Blitz Day 2 Standings
| # | Player | Day 2 Score | |---|--------|-------------| | 1 | Fabiano Caruana | 7/9 | | 2 | Hans Niemann | 6/9 | | 3 | Alireza Firouzja | 5/9 | | 3 | Wesley So | 5/9 | | 5 | Javokhir Sindarov | 4½/9 | | 6 | Gukesh D | 4/9 | | 6 | Jan-Krzysztof Duda | 4/9 | | 6 | Maxime Vachier-Lagrave | 4/9 | | 9 | Vladimir Fedoseev | 3/9 | | 10 | Radoslaw Wojtaszek | 2½/9 |
Final Blitz Standings (18 Rounds)
| # | Player | Blitz Score | |---|--------|-------------| | 1 | Fabiano Caruana | 13/18 | | 2 | Alireza Firouzja | 11½/18 | | 3 | Hans Niemann | 9½/18 | | 4 | Wesley So | 9/18 | | 5 | Javokhir Sindarov | 8½/18 | | 5 | Maxime Vachier-Lagrave | 8½/18 | | 7 | Gukesh D | 8/18 | | 8 | Jan-Krzysztof Duda | 7½/18 | | 8 | Radoslaw Wojtaszek | 7½/18 | | 10 | Vladimir Fedoseev | 7/18 |
Final Combined Standings
| # | Player | Rapid | Blitz | Combined | |---|--------|-------|-------|----------| | 1 | Hans Niemann | 13 | 9½ | 22½ | | 2 | Fabiano Caruana | 9 | 13 | 22 | | 3 | Wesley So | 12 | 9 | 21 | | 4 | Vladimir Fedoseev | 11 | 7 | 18 | | 5 | Alireza Firouzja | 6 | 11½ | 17½ | | 6 | Gukesh D | 9 | 8 | 17 | | 7 | Jan-Krzysztof Duda | 9 | 7½ | 16½ | | 7 | Javokhir Sindarov | 8 | 8½ | 16½ | | 7 | Maxime Vachier-Lagrave | 8 | 8½ | 16½ | | 10 | Radoslaw Wojtaszek | 5 | 7½ | 12½ |
Prize Money
| Place | Player | Prize | |-------|--------|-------| | 1st | Niemann | $50,000 | | 2nd | Caruana | $40,000 | | 3rd | So | $30,000 | | 4th | Fedoseev | $20,000 |
Grand Chess Tour Standings
Among the five full tour participants (wildcards Niemann, Gukesh, Duda, Fedoseev, and Wojtaszek are excluded from tour standings), Caruana leads the 2026 Grand Chess Tour heading into the Bucharest classical.

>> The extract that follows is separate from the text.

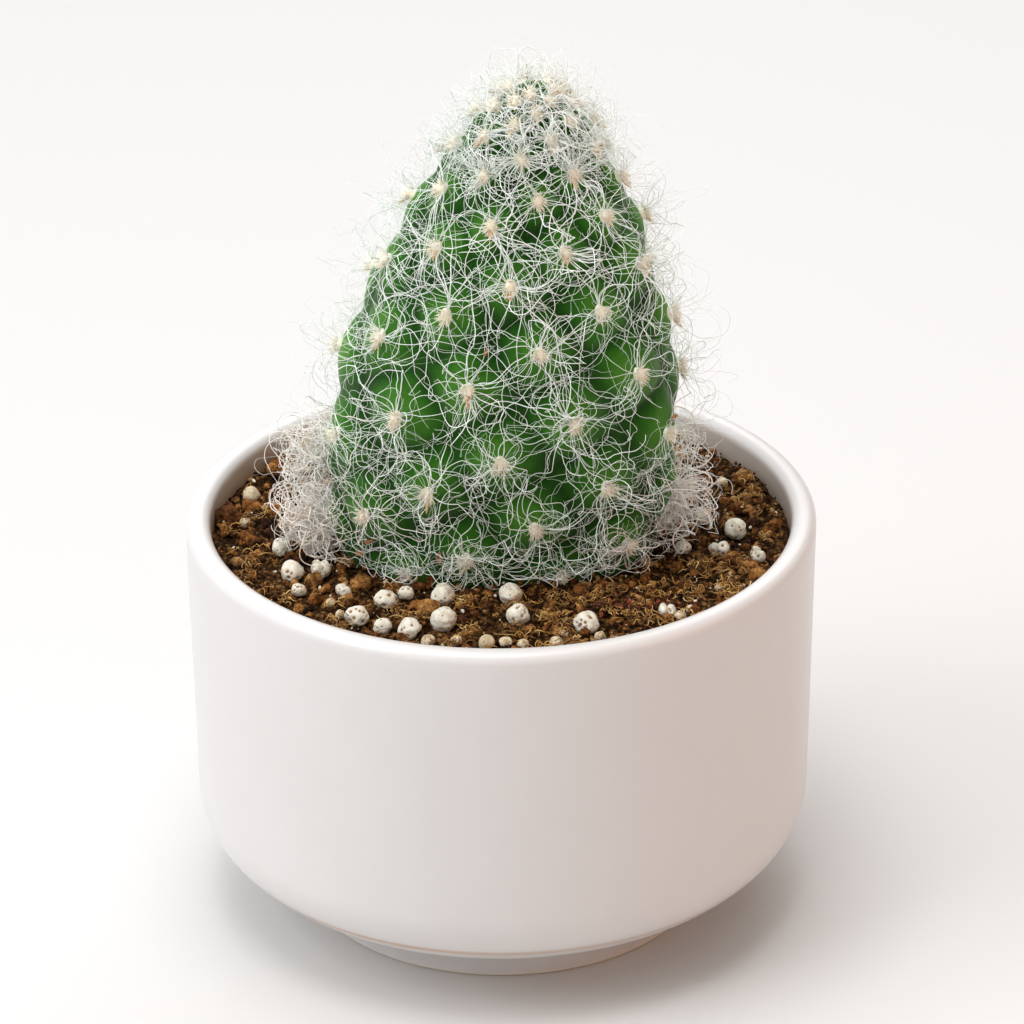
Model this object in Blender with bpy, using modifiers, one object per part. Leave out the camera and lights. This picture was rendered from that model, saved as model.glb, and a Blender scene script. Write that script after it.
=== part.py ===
"""Potted prickly pear: one thick white-haired pad in gritty soil, in a round glazed pot.

Metres, +Z up. The origin is the middle of the pot's foot, where it stands.
The pad's broad face looks towards -Y. Areoles climb the pad on a spiral lattice:
rows of five, each row higher and turned a little further than the one below.
"""
import math
import random

import bmesh
import bpy
import numpy as np
from mathutils import Matrix, Vector, geometry

# Pot
POT_HEIGHT = 0.0657
RIM_RADIUS = 0.0489
LOW_WALL_RADIUS = 0.0481
WALL_THICKNESS = 0.0039
RIM_ROUNDING = 0.0018
CORNER_RUN = 0.0185
CORNER_RISE = 0.0134
FOOT_RADIUS = 0.0314
FOOT_HEIGHT = 0.0062
FOOT_WIDTH = 0.0042
FOOT_EDGE = 0.0006
FOOT_RECESS = 0.0025
FLOOR_TOP = 0.0122
INNER_CORNER_RUN = 0.0167
DRAIN_RADIUS = 0.0050
TURN_STEPS = 48

# Soil
SOIL_LEVEL = 0.0615
SOIL_GAP = 0.0004
GRAIN_SPACING = 0.0036
GRAIN_JITTER = 0.25
GRAIN_MARGIN = 0.75
GRAIN_RELIEF = 0.0006
HOLE_STEPS = 32

# Pad, as half widths of its broad face at heights from its buried base to its tip
PAD_OUTLINE = (
    (0.0000, 0.0500),
    (0.0170, 0.0512),
    (0.0228, 0.0555),
    (0.0245, 0.0623),
    (0.0267, 0.0778),
    (0.0251, 0.0947),
    (0.0205, 0.1096),
    (0.0165, 0.1190),
    (0.0118, 0.1270),
    (0.0075, 0.1335),
    (0.0000, 0.1388),
)
PAD_TIP = PAD_OUTLINE[-1][1]
PAD_CENTRE_X = -0.0005
PAD_CENTRE_Y = -0.0043
PAD_LEAN = 0.0060
PAD_LEAN_POWER = 1.4
PAD_DEPTH_RATIOS = (0.51, 0.66, 0.73)
PAD_COLUMNS = 44
PAD_ROWS = 30
SURVEY_LEVELS = 400
SURVEY_TURNS = 181

# Areoles, in fractions of the pad's girth: a row of five at each step up
AREOLES_PER_ROW = 5
FIRST_ROW_CLIMB = -0.0042
ROW_RISE = 0.0444
ROW_TURN = 0.0787
FIRST_ROW_TURN = 0.0816
LOWEST_AREOLE = SOIL_LEVEL + 0.0030
HIGHEST_AREOLE = PAD_TIP - 0.0016
TUBERCLE_HEIGHT = 0.0015
VALLEY_DEPTH = 0.0008
TUBERCLE_REACH = 0.062
TUBERCLE_FADE = 0.0040
FULL_GIRTH = 0.135

# Tufts and hair-like spines of each areole
TUFT_RADIUS = 0.0012
TUFT_HEIGHT = 0.0009
TUFT_SIDES = 5
SPINES_PER_AREOLE = 4
CROWN_SPINES = 5
CROWN_START = 0.1345
SPINE_RADIUS = 0.00017
SPINE_LENGTHS = (0.0085, 0.0125)
SPINE_RISE = (35, 65)
SPINE_ROOT_RING = 0.0007
SPINE_ROOT_DEPTH = 0.0009
SPINE_CLEARANCE = 0.0045
SPINE_SEED = 7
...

So sits in second, three points ahead of Firouzja, with MVL in last place.
Niemann's Redemption Arc
This was Niemann's first GCT invitation since the 2022 Sinquefield Cup, the event that sparked the controversy which defined his early career. He accepted the invitation "in five minutes" and called the tournament win "a great honor and privilege."

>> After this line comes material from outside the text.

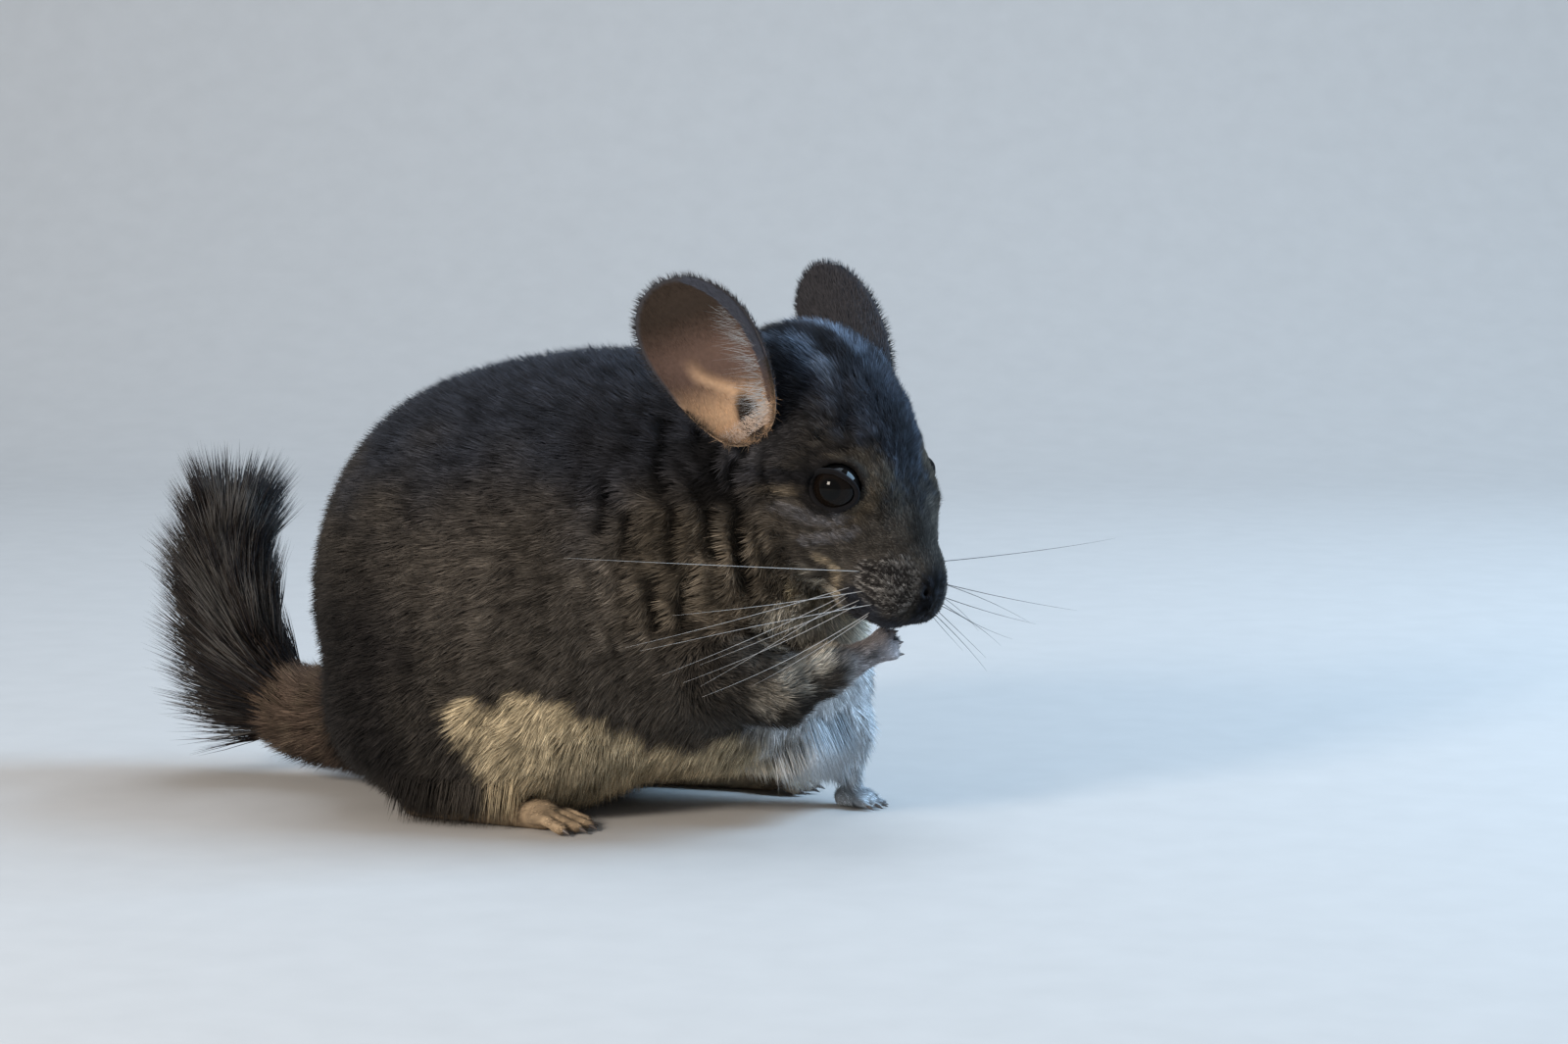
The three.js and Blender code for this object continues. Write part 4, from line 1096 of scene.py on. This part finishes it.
def make_material(name, roughness, specular, sheen=0.0, spread=(0.75, 1.25), scale=900.0):
    material = bpy.data.materials.new(name)
    material.use_nodes = True
    shader = material.node_tree.nodes["Principled BSDF"]
    shader.inputs["Roughness"].default_value = roughness
    shader.inputs["Specular IOR Level"].default_value = specular
    shader.inputs["Sheen Weight"].default_value = sheen
    shader.inputs["Sheen Roughness"].default_value = 0.5
    noisy_colour(material, *spread, scale)
    return material


def dress(piece, material, slot, *nodes):
    piece.data.materials.append(material)
    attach(piece, "root")
    if nodes:
        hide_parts(*nodes)
    return piece


# The skin's own unwrap: the place of every face corner on it
def unwrap(piece):
    piece.data.uv_layers.new(name="OFBake")
    bpy.context.view_layer.objects.active = piece
    piece.select_set(True)
    bpy.ops.object.mode_set(mode="EDIT")
    bpy.ops.mesh.select_all(action="SELECT")
    bpy.ops.uv.smart_project(angle_limit=math.radians(66), island_margin=0.002)
    bpy.ops.object.mode_set(mode="OBJECT")
    piece.select_set(False)
    uv = np.zeros(len(piece.data.loops) * 2, np.float32)
    piece.data.uv_layers["OFBake"].data.foreach_get("uv", uv)
    return uv.reshape(-1, 2)


def vertex_normals(piece):
    values = np.zeros(len(piece.data.vertices) * 3, np.float32)
    piece.data.vertex_normals.foreach_get("vector", values)
    return values.reshape(-1, 3).astype(float)


# The floor and the sweep behind, in the camera's axes
def make_floor():
    turn = np.linspace(0, math.pi / 2, 17)
    along = np.concatenate(([SWEEP["front"]], SWEEP["bend"] + SWEEP["radius"] * np.sin(turn),
                            [SWEEP["bend"] + SWEEP["radius"]]))
    high = np.concatenate(([0], SWEEP["radius"] * (1 - np.cos(turn)), [SWEEP["top"]]))
    ahead = rows(-math.sin(CAMERA_TURN), math.cos(CAMERA_TURN), 0)
    across = rows(math.cos(CAMERA_TURN), math.sin(CAMERA_TURN), 0)
    line = ahead * along[:, None] + rows(0, 0, 1) * high[:, None]
    verts = np.concatenate((line - across * SWEEP["half"], line + across * SWEEP["half"]))
    count = len(line)
    faces = [(k, k + count, k + count + 1, k + 1) for k in range(count - 1)]
    return verts, np.array(faces), np.tile(rows(0.50, 0.485, 0.47), (len(verts), 1))


def soft_light(name, place, size, power, colour):
    light = bpy.data.lights.new(name, "AREA")
    light.size = size
    light.energy = power
    light.color = colour
    lamp = bpy.data.objects.new(name, light)
    lamp.location = place
    lamp.rotation_euler = (Vector((0, 0, 0.06)) - Vector(place)).to_track_quat("-Z", "Y").to_euler()
    bpy.context.scene.collection.objects.link(lamp)


# Skin: body, face, ears and lids in one mesh
ears = [make_ear(side) for side in (1, -1)]
parts = [make_body_surface(), make_face_surface()] + [ear[:2] for ear in ears]
parts += [make_lid(side) for side in (1, -1)]
skin_verts, skin_faces = join(parts)
furred = len(parts[0][0]) + len(parts[1][0])
skin, _ = mesh_object("skin", skin_verts, skin_faces, np.zeros(skin_verts.shape))
skin_normals = vertex_normals(skin)
skin_tint = np.tile(INK, (len(skin_verts), 1))
bare_skin, bare_normals = skin_verts[:furred], skin_normals[:furred]
skin_tint[:furred] = 0.55 * coat_tint(bare_skin, bare_normals, part_shares(bare_skin))
ear_tints = np.concatenate([ear[2] for ear in ears])
skin_tint[furred:furred + len(ear_tints)] = ear_tints
set_tint(skin.data, skin_tint)
coat_stuff = make_material("coat", 0.85, 0.08, 0.03)
flesh_nodes = [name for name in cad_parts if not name.startswith("eye_")]
dress(skin, coat_stuff, "coat", *flesh_nodes)
loop_uv = unwrap(skin)

# The place on the unwrap of each face's corners, the last one twice for triangles
triple = skin_faces[:, 2] == skin_faces[:, 3]
sizes = np.where(triple, 3, 4)
corner = (np.cumsum(sizes) - sizes)[:, None] + np.arange(4)
corner[triple, 3] = corner[triple, 2]
face_uv = loop_uv[corner]

# The patch of the unwrap that each hair takes up, for hairs of four points and of eight
PATCHES = {4: 0.0015 * rows((-1, -1), (1, -1), (0, 1), (0, -0.2)),
           8: 0.0015 * np.stack((np.cos(np.arange(8) * math.pi / 4), np.sin(np.arange(8) * math.pi / 4)), 1)}


# One piece of hairs that share a pattern of points, at their roots' places on the unwrap
def hair_piece(name, hairs, pattern, tints, places, slot="coat", normals=None):
    count = hairs.shape[1]
    faces = (pattern[None] + (np.arange(len(hairs)) * count)[:, None, None]).reshape(-1, 3)
    tints = np.broadcast_to(tints, hairs.shape).reshape(-1, 3)
    normals = None if normals is None else normals.reshape(-1, 3)
    piece, loops = mesh_object(name, hairs.reshape(-1, 3), faces, tints, normals)
    set_uv(piece, (places[:, None] + PATCHES[count]).reshape(-1, 2)[loops])
    dress(piece, coat_stuff, slot)


# Long hair that leans out from some roots of the coat and hangs down
def hang(name, where, look, drop_of):
    chosen = chance.permutation(np.nonzero(where)[0])[:look["count"]]
    out, roots = normals[chosen], points[chosen] - normals[chosen] * 0.4
    drop = np.clip(drop_of(roots), 3, look["longest"]) * look["longer"]
    ways = zip(look["out"], (look["root_way"], look["tip_way"]), look["spread"])
    first, last = (unit(out * share + rows(*way) + chance.normal(0, spread, roots.shape))
                   for share, way, spread in ways)
    hair, pattern = strands(roots, first, last, drop, np.full(len(chosen), look["width"]),
                            np.tile(rows(*look["flat"]), (len(chosen), 1)))
    hair[:, :, 2] = np.maximum(hair[:, :, 2], 0.1)
    hair_piece(name, hair, pattern, mix(tint[chosen], WHITE * 0.9, look["pale"])[:, None], uv[chosen])


# Coat
chance = np.random.default_rng(7)
open_faces = np.all(skin_faces < furred, axis=1)
points, normals, uv = scatter(skin_verts, skin_faces[open_faces], skin_normals, face_uv[open_faces], 5)
keep = ~bare_at(points)
points, normals, uv = points[keep], normals[keep], uv[keep]
shares = part_shares(points)
verts, soft = grow(points, normals, lie_of(points, normals, shares), *tuft_sizes(points, shares), chance)
luck = chance.random(len(points))
tip_light = np.where(luck > 0.84, 1.9, np.where(luck < 0.25, 0.5, 1.05))
bands = np.tile((0.5, 0.5, 0.65, 1.0), (len(points), 1))
bands[:, 3] = tip_light
tint = coat_tint(points, normals, shares) * chance.uniform(0.82, 1.2, len(points))[:, None]
tuft_tint = tint[:, None, :] * bands[:, :, None]
order = np.argsort(points[:, 0])
for number, first in enumerate(range(0, len(order), COAT_PIECE)):
    chosen = order[first:first + COAT_PIECE]
    hair_piece(f"coat_{number:02d}", verts[chosen], NEEDLE, tuft_tint[chosen], uv[chosen],
               normals=soft[chosen])

# A curtain of hair from the chest beside the left foreleg, and hair of the haunches over the heels
x, y, z = points.T
low_chest = (x > 50) & (x < 73) & (y > -14) & (y < 27) & (z < 36) & (z > 12) & (normals[:, 2] < 0.1)
hang("chest_hair", low_chest & (shares[:, 5] < 0.3), CURTAIN,
     lambda roots: roots[:, 2] - (np.interp(roots[:, 0] + 4, CURTAIN_END["x"], CURTAIN_END["z"])
                                  + chance.uniform(0, 5, len(roots))))
low_side = (x > -44) & (x < -2) & (np.abs(y) > 33) & (z > 4) & (z < 18) & (normals[:, 2] > -0.85)
hang("haunch_hair", low_side & (shares[:, 0] > 0.8), SKIRT,
     lambda roots: roots[:, 2] * (chance.uniform(0.6, 1.05, len(roots)) * step(-50, -34, roots[:, 0])))

# The place on the unwrap that is nearest to each of some roots
middles = skin_verts[skin_faces].mean(1)
tree = KDTree(len(middles))
for number, middle in enumerate(middles):
    tree.insert(middle, number)
tree.balance()


def nearest_uv(roots):
    return face_uv[[tree.find(root)[1] for root in roots]].mean(1)


# Ear hair and tail brush
ear_fur = [ear_hair(side, chance) for side in (1, -1)]
hair, hair_soft, hair_tint = (np.concatenate(part) for part in zip(*ear_fur))
hair_piece("ear_hair", hair, NEEDLE, hair_tint[:, None], nearest_uv(hair[:, 0]), normals=hair_soft)
brush, pattern, roots, brush_tint = make_brush(chance)
hair_piece("tail_strands", brush, pattern, brush_tint, nearest_uv(roots), "tail_hair")

# Whiskers, claws and eyes
verts, faces = make_whiskers(chance)
far_side = step(-5, 5, to_head(verts)[:, 1])
whisker_tint = mix(rows(0.5, 0.49, 0.48), rows(0.02, 0.018, 0.018), far_side)
whiskers, _ = mesh_object("whiskers", verts, faces, whisker_tint)
dress(whiskers, make_material("whisker", 0.35, 0.5), "coat")
verts, faces = make_claws()
claws, _ = mesh_object("claws", verts, faces, np.tile(rows(0.11, 0.09, 0.08), (len(verts), 1)))
dress(claws, make_material("claw", 0.35, 0.5), "paw_skin")
eye_stuff = make_material("eye", 0.04, 0.13, 0.0, (0.9, 1.1))
for side, name in ((1, "eye_left"), (-1, "eye_right")):
    ball, _ = mesh_object(name + "_ball", *make_eye(side))
    dress(ball, eye_stuff, "eye", name)

# Floor, camera and lights
floor, _ = mesh_object("floor", *make_floor())
floor.data.materials.append(make_material("floor", 0.9, 0.1, 0.0, (0.95, 1.05), 60.0))
floor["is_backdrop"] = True
right = rows(math.cos(CAMERA_TURN), math.sin(CAMERA_TURN), 0)
back = rows(math.sin(CAMERA_TURN) * math.cos(CAMERA_RISE), -math.cos(CAMERA_TURN) * math.cos(CAMERA_RISE),
            math.sin(CAMERA_RISE))
target = right * CAMERA_AIM[0] + rows(0, 0, CAMERA_AIM[1]) + SHIFT
lens = bpy.data.cameras.new("camera")
lens.lens = LENS
camera = bpy.data.objects.new("camera", lens)
bpy.context.scene.collection.objects.link(camera)
camera.location = (target + back * CAMERA_AWAY) * MM
camera.rotation_euler = Vector(-back).to_track_quat("-Z", "Y").to_euler()
bpy.context.scene.camera = camera
bpy.context.scene.view_settings.view_transform = "Standard"
for name, values in LIGHTS.items():
    soft_light(name, *values)
world = bpy.data.worlds.new("world")
bpy.context.scene.world = world
world.use_nodes = True
backdrop = world.node_tree.nodes["Background"]
backdrop.inputs["Color"].default_value, backdrop.inputs["Strength"].default_value = ROOM_LIGHT

sizes = {"cad": [list(corner) for corner in cad_box], "visual": [list(corner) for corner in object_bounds()]}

It's the second consecutive year a wildcard has won the opening GCT event, after Fedoseev's 2025 victory. Niemann's 22½-point total was the lowest winning score in recent GCT rapid & blitz history - Fedoseev won with 26½ last year - reflecting how competitive the field was from start to finish.
The next GCT event is the Super Chess Classic Romania in Bucharest, May 12-24 - a classical round-robin featuring Caruana, Firouzja, So, Sindarov, and more.